Problems of Peace and Socialism (Russian: Проблемы мира и социализма), also commonly known as World Marxist Review (WMR), the name of its English-language edition, was a theoretical journal containing jointly-produced content by Communist and workers parties from around the world. The monthly magazine was launched in September 1958 and was terminated in June 1990 — a run of nearly 32 years.
The magazine was a subsidized publication of the Information Department of the Communist Party of the Soviet Union, which maintained control over content through appointment of a Soviet chief editor throughout the publication's entire duration.
The offices of WMR were based in Prague, Czechoslovakia. Each edition of the magazine had a circulation of above half a million, being read in some 145 countries. At its height, WMR appeared in 41 languages, and editors from 69 communist parties around worked at its office in Prague.
The Communist International (Comintern) was established in Moscow in March 1919 and almost immediately began the regular production of a theoretical journal for members of its affiliated organizations, with the first issue of the magazine The Communist International appearing dated May Day of that same year. This publication helped to advance news and theoretical ideas across national boundaries and to unify political campaigns, with an article in the first issue declaring that the journal should become a "constant companion" and source of guidance for its readers. The magazine was initially produced in four parallel editions — Russian, German, French, and English — and remained in production until the abrupt termination of the Comintern due to wartime political exigencies in 1943.
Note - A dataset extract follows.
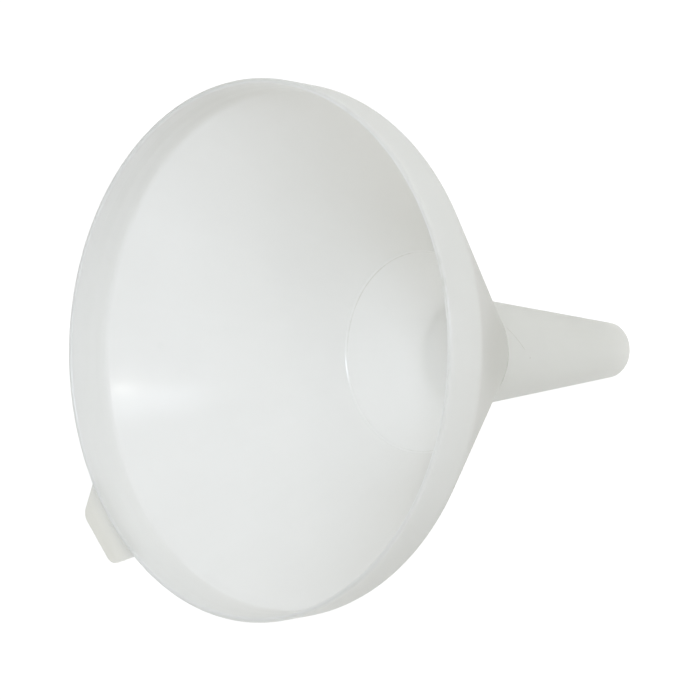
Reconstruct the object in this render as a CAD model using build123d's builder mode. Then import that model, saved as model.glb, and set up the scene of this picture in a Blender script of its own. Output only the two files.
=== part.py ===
from build123d import *

import os
from math import atan2, cos, radians, tan

# Wide-mouthed plastic funnel: collar, cone, tapered stem and rim tab. It stands mouth up. The
# origin is the centre of the stem's outlet, +Z runs up the funnel's axis to the mouth, and the
# rim tab points along +X. All sizes are in millimetres. The four parts are the regions of one
# moulding, and they meet face to face.

# Driving dimensions. Radii are those of the outer surface.
mouth_radius = 60.0
collar_foot_radius = 59.6
collar_depth = 10.4
throat_radius = 13.8
cone_depth = 65.6
outlet_radius = 7.3
stem_length = 59.0
wall = 1.2
lip_round = 0.3
outlet_round = 0.25

tab_reach = 7.1
tab_end_width = 15.0
tab_side_angle = 23.0
tab_corner_radius = 3.0
tab_thickness = 1.3
tab_drop = 0.3
tab_edge_round = 0.3

# Heights above the outlet.
crease_z = stem_length
collar_foot_z = crease_z + cone_depth
mouth_z = collar_foot_z + collar_depth

# The cone's wall is measured square to its slope, so a level cut through it is wider. The collar
# and the stem thicken to that width where they meet the cone, as moulding draft does.
cone_slope = atan2(collar_foot_radius - throat_radius, cone_depth)
cone_level_wall = wall / cos(cone_slope)

mouth_bore = mouth_radius - wall
collar_foot_bore = collar_foot_radius - cone_level_wall
throat_bore = throat_radius - cone_level_wall
outlet_bore = outlet_radius - wall

os.makedirs("parts", exist_ok=True)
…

Following the end of the Second World War and the wartime alliance between the Soviet Union and the Allied powers of the United States, Great Britain, and France, a new Cold War erupted. The world Communist movement, headed by the USSR, reorganized itself as the Communist Information Bureau (Cominform) in 1947, an institution which attempted to restore the centralized dissemination of news, ideas, and political activities under a new banner. The Cominform also had its official organ, the inelegantly-named weekly newspaper For a Lasting Peace, for a People's Democracy, which closely paralleled the earlier Comintern magazine in function if not form. This newspaper remained in production until 1956, when the so-called "Secret Speech" of Soviet leader Nikita Khrushchev led to a restructuring of the world Communist movement which ended the Cominform.